44% des répondants ont ainsi indiqué qu’il existe des "obstacles culturels" et un "manque de soutien" face aux nombreux défis auxquels les femmes sont confrontées. L’enquête indique par ailleurs "le manque d'opportunités" d’emploi qui est rapporté par 17% des participants.

Pour combler ce déficit, les pays du Golfe ont mis en place toute une série de mesures afin d’améliorer la situation des femmes dans le milieu professionnel. A ce titre, le Qatar vient d’introduire le congé de maternité pour une durée de 60 jours. De même, le secteur privé propose de plus en plus d’incitations et de facilités pour attirer et fidéliser les femmes sur le marché du travail comme les garderies gratuites ou les horaires de travail aménagées. La diversité des genres fait désormais partie de la stratégie d’entreprise de plus de la moitié des entreprises privées des pays du Golfe, ajoute encore l’étude. 56% des personnes interrogées qui travaillent pour ces entreprises déclarent que l'emploi des femmes a augmenté au cours des cinq dernières années.
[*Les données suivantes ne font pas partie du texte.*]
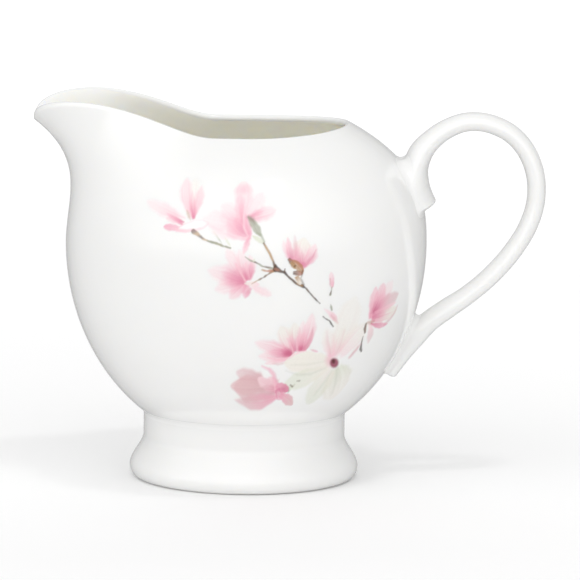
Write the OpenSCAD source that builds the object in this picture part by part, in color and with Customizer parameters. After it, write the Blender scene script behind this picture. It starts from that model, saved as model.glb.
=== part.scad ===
// Porcelain cream jug: a round bowl with a pulled spout, on a flared foot, with a loop handle.
// The pieces are made apart, luted together with slip, decorated, and fired.
// Millimetres. The origin is on the foot's axis at the table; +Z is up, +X points to the handle.

/* [Bowl] */
// Radius of the bowl at its widest
belly_r = 45; // [42:0.5:48]
// Height of the widest part above the table
belly_z = 59; // [57:0.5:61]
// Depth below the belly at which the lower bowl would close
bowl_drop = 51.4; // [50:0.2:54]
// Height at which the bowl stands on its foot
joint_z = 16.5; // [15:0.5:18]
// Wall thickness at the bottom of the bowl
base_wall = 3; // [2.4:0.1:3.4]
// Wall thickness at the lip
lip_wall = 1.8; // [1.4:0.1:2.4]
// How far the floor of the bowl sags into the foot
floor_sag = 4; // [2:0.5:5]

/* [Mouth and spout] */
// Height of the rim at the two sides
rim_side_z = 87.8; // [85:0.5:90]
// Extra height of the rim over the handle
rim_back_rise = 1.4; // [0:0.2:2]
// Radius of the mouth on the handle side
mouth_back_r = 25.6; // [24:0.2:28]
// Half the width of the mouth
mouth_half_w = 26; // [24:0.5:30]
// Distance from the axis to the tip of the spout
spout_reach = 52.8; // [50:0.2:56]
// Height that the rim gains towards the spout
spout_lift = 6.4; // [4:0.2:8]
// Height that the rim loses again at the tip
tip_drop = 5.3; // [3:0.1:6]
// Fullness of the spout in plan: 2 is an ellipse, more is squarer
spout_fullness = 2.2; // [2:0.1:2.6]
// Pull of the shoulder curve under the mouth
shoulder_r = 43.9; // [42:0.1:46]
// Pull of the throat curve under the spout
throat_r = 39.7; // [38:0.1:42]

/* [Foot] */
// How far the foot flares out from its neck
foot_flare = 3.4; // [2:0.1:5]
// Height at which the flare starts
flare_top_z = 10.6; // [9:0.1:12]
// Height of the foot's widest ring
foot_lip_z = 2.6; // [2:0.1:3.5]
// Thickness of the foot's wall
foot_wall = 3; // [2.4:0.1:3.6]
// Width of the flat ring that the jug stands on
contact_w = 1.4; // [1:0.1:2]

/* [Handle] */
// Half the thickness of the handle's arm, seen from the side
arm_half_t = 2.3; // [2:0.1:2.6]
// Half the width of the handle's arm, seen from behind
arm_half_w = 4.5; // [3.6:0.1:5]
// Half the width of the upper root, where it spreads on the bowl
root_half_w = 12; // [9:0.5:13]

/* [Decoration] */
// Thickness of the printed transfer over the glaze
print_t = 0.1; // [0.06:0.02:0.2]
// Size of the printed branch of blossom
print_scale = 1; // [0.7:0.05:1.05]

/* [Hidden] */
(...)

Quant à la proportion des femmes à des postes de direction, elle varie fortement d'une région à l’autre. Elle est de 35% sur le continent américain, 26% en Asie et 21% en Europe. Néanmoins, le plus faible taux régional reste encore celui du Golfe avec seulement 9%. L'étude rapporte enfin que les femmes dans les pays du CCG sont ambitieuses et donnent de l’importance à leur carrière. Par ailleurs, elles ne pensent pas que le fait d'avoir une famille soit un obstacle à leur évolution professionnelle.

Révolution silencieuse

Il est à noter que malgré des tendances lourdes qui se dessinent pour l'ensemble de la région, il existe de fortes disparités entre les différents pays. Si l'Arabie Saoudite reste le pays du Golfe où la place de la femme reste la plus difficile, le Qatar semble émerger comme le pays qui enregistre le plus d'efforts en matière de lutte pour l'égalité des sexes. Le pays connait en effet depuis une vingtaine d'années une révolution silencieuse. En un temps relativement court, les progrès réalisés sont importants et témoignent du volontarisme de l'ensemble des forces vives du pays à faire participer l’ensemble de la nation au développement général. Ce changement d'orientation en l'espace d'une génération a pris parfois une tournure radicale. Alors que la femme qatarie des années 1980 ne pouvait à peine sortir et conduire, celle des années 2010 va à l’université, voyage, conduit, vote et siège au Conseil des ministres. Dès 2003, le Qatar a été le premier pays du Golfe à nommer une femme ministre tandis que, la même année, la nouvelle constitution consacrait le droit de vote et d’éligibilité pour toutes les femmes qataries de plus de 18 ans.

Tous ces éléments convergent pour tempérer l'idée selon laquelle la place de la femme dans l'émirat serait celle d'un être brimé et relégué aux tâches subalternes. Même si des réformes restent encore à mettre en place, la trajectoire générale évolue indéniablement vers davantage d'égalité.